The Department of Veterans Affairs (VA) and the Department of Defense (DoD) recently released new opioid prescribing guidelines for chronic pain that are more stringent than those released last year by the Centers for Disease Control and Prevention (CDC). Most of the recommendations are widely supported practices for reducing opioid misuse and abuse, such as reducing the concurrent use of benzodiazepines and opioids, employing risk mitigation strategies and avoiding prescribing of extended release/long-acting opioids for acute pain. Other recommendations are highly concerning and may unintentionally and unnecessarily harm veterans, says Cindy Steinberg, U.S. Pain’s national director of policy advocacy. Supporting veterans and military service members with chronic pain is one of U.S. Pain Foundation’s key national policy priorities.
“The VA and DoD have a population in which the prevalence of chronic pain is much greater than the public-at-large. VA data shows that 50 percent of all veterans and 80 percent of veterans returning from Operation Enduring Freedom and Operation Iraqi Freedom live with chronic pain,” says Steinberg. “Clearly, a significant portion of these soldiers and veterans are living with severe chronic pain as a result of serious and traumatic battlefield injuries. I am concerned that many of these veterans – who may be well-maintained on long-term opioid therapy as part of a multidisciplinary approach or who have already tried nonpharmacological and nonopioid therapies and found them insufficient – will lose access to the pain relief they need and deserve.”
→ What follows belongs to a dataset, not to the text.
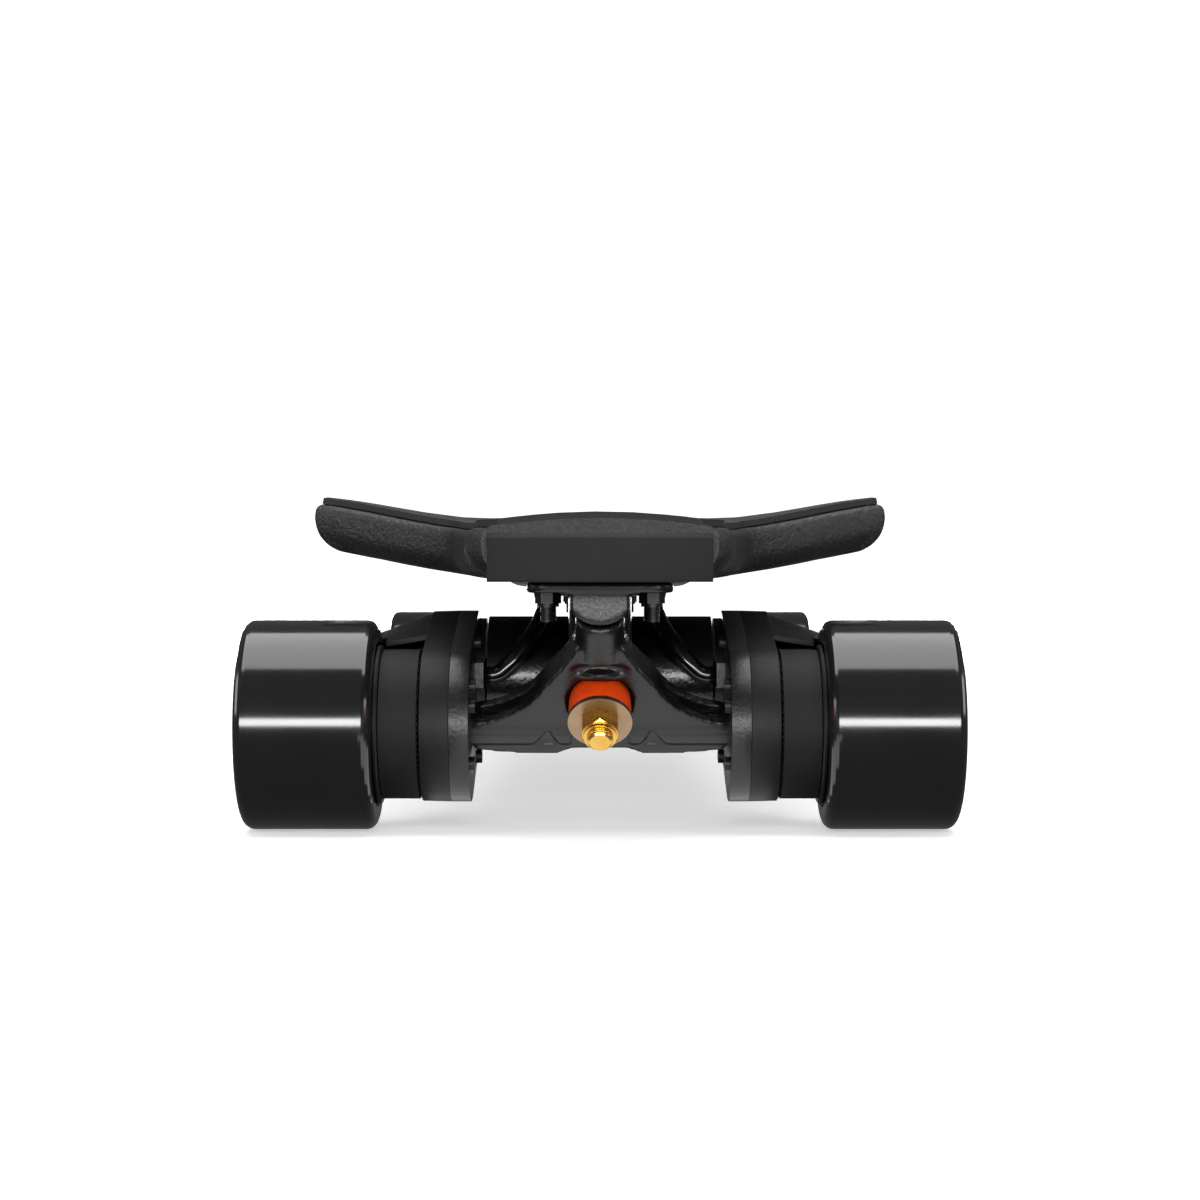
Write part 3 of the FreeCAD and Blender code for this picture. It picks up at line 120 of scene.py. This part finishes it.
# %% [markdown]
# The deck is a moulded composite with a pebbled skin, like the grain on a tool case. The pebbles
# could be displaced geometry, but they are far too many and too shallow, so they are bump. Voronoi
# cells about 1.6 mm across make them, and a finer noise breaks them up. The skin is nearly black
# and catches a soft sheen. Its colour is painted lighter on the pebble tops as painted glints and
# darker between the pebbles as painted shade.

# %% Pebbled composite
def pebbled_composite():
    made, tree, shader, where = start_material("pebbled_moulded_composite", "#1c1d20", 0.45, IOR=1.5)
    pebbles = add(tree, "ShaderNodeTexVoronoi", {"Vector": where, "Scale": per_mm(1.6), "Randomness": 1.0},
                  feature="SMOOTH_F1")
    fine = add(tree, "ShaderNodeTexNoise", {"Vector": where, "Scale": per_mm(0.6), "Detail": 3.0})
    both = add(tree, "ShaderNodeMath", {0: pebbles.outputs["Distance"], 1: fine.outputs["Fac"]},
               operation="ADD")
    # Painted glints and painted shade: the colour is lighter at the pebble centres, which the bump raises,
    # and darker between them.
    add(tree, "ShaderNodeMix",
        {"Factor": pebbles.outputs["Distance"], "A": linear("#2b2c2f"), "B": linear("#121315")},
        feeds=shader.inputs["Base Color"], data_type="RGBA")
    add(tree, "ShaderNodeMapRange", {"Value": fine.outputs["Fac"], "To Min": 0.3, "To Max": 0.5},
        feeds=shader.inputs["Roughness"])
    add(tree, "ShaderNodeBump",
        {"Height": both.outputs["Value"], "Distance": -0.36 * MM},
        feeds=shader.inputs["Normal"])
    return made


# %% [markdown]
# The grip pad is a thin, soft rubbery sheet. Up close it has a very fine, even grain, and its colour
# drifts a little where feet have rubbed it. Small sharp cells draw the grain, since plain noise
# looks cloudy instead of even, and a slow noise, 60 mm across, draws the wear.

# %% Grip pad rubber
def grip_rubber():
    made, tree, shader, where = start_material("grip_foam_rubber", "#161617", 0.7, IOR=1.5)
    worn = add(tree, "ShaderNodeTexNoise", {"Vector": where, "Scale": per_mm(60.0), "Detail": 3.0})
    grain = add(tree, "ShaderNodeTexVoronoi", {"Vector": where, "Scale": per_mm(0.9)})
    add(tree, "ShaderNodeMix",
        {"Factor": worn.outputs["Fac"], "A": linear("#111112"), "B": linear("#1b1b1d")},
        feeds=shader.inputs["Base Color"], data_type="RGBA")
    add(tree, "ShaderNodeMapRange", {"Value": worn.outputs["Fac"], "To Min": 0.6, "To Max": 0.78},
        feeds=shader.inputs["Roughness"])
    add(tree, "ShaderNodeBump",
        {"Height": grain.outputs["Distance"], "Distance": 0.12 * MM},
        feeds=shader.inputs["Normal"])
    return made


# %% [markdown]
# Moulded rubber has a dull, slightly uneven skin: no clear reflections, a soft broad sheen, and
# faint flow marks. One recipe with a few settings serves the bumpers, boots, belts, nylon guards
# and cable jackets, because they differ only in their grey, their gloss and the size of their grain.

# %% Rubbers
def moulded_rubber(name, colour, lighter, roughness, grain_mm=0.8, height_mm=0.05, specular=0.25):
    made, tree, shader, where = start_material(name, colour, roughness, IOR=1.5,
                                               Specular_IOR_Level=specular)
    clouds = add(tree, "ShaderNodeTexNoise", {"Vector": where, "Scale": per_mm(9.0), "Detail": 3.0})
    grain = add(tree, "ShaderNodeTexNoise", {"Vector": where, "Scale": per_mm(grain_mm), "Detail": 3.0})
    add(tree, "ShaderNodeMix", {"Factor": clouds.outputs["Fac"], "A": linear(colour), "B": linear(lighter)},
        feeds=shader.inputs["Base Color"], data_type="RGBA")
    add(tree, "ShaderNodeMapRange",
        {"Value": clouds.outputs["Fac"], "To Min": roughness - 0.06, "To Max": roughness + 0.08},
        feeds=shader.inputs["Roughness"])
    add(tree, "ShaderNodeBump",
        {"Height": grain.outputs["Fac"], "Distance": height_mm * MM},
        feeds=shader.inputs["Normal"])
    return made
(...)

Steinberg says that among her main concerns is the proposal that recommends against opioid therapy for patients less than 30 years of age. “The rationale for this was seven studies in the literature, three of which were rated as poor-quality evidence and four as fair-quality evidence. That strikes me as an extremely weak evidence base for such a sweeping recommendation. In addition, there is no mention of severity of pain condition, which is extremely relevant in this population of individuals, many of whom sustained devastating and gruesome battlefield injuries.”
Other problematic guidelines recommend dose limitations that are lower or equal to those supported by the CDC, urging caution at 20-50 morphine milligram equivalents (MME) per day and avoidance of greater than 90 MME per day or tapering of those who are now on doses over 90 MME. “This fails to recognize that patients differ widely in severity of pain, individual response to medication, body size and weight and tolerance for pain. I worry that as we have seen with the CDC guidelines, clinicians will begin tapering patients who may be well-maintained on stable doses of medication out of fear rather than what is clinically best for their patients. In addition, these limitations are in direct conflict with FDA-approved labeling, which is based on safety and efficacy trials and does not include dose thresholds.”
Lastly, Steinberg points out that, since unrelieved chronic pain itself is a risk factor for suicide, cautioning initiation of opioid therapy in those with suicide ideation may do more harm than good. “A survey of 2,000 pain patients conducted by Pain News Network in August, 2016, found that 50 percent had considered suicide as a way to end their pain.”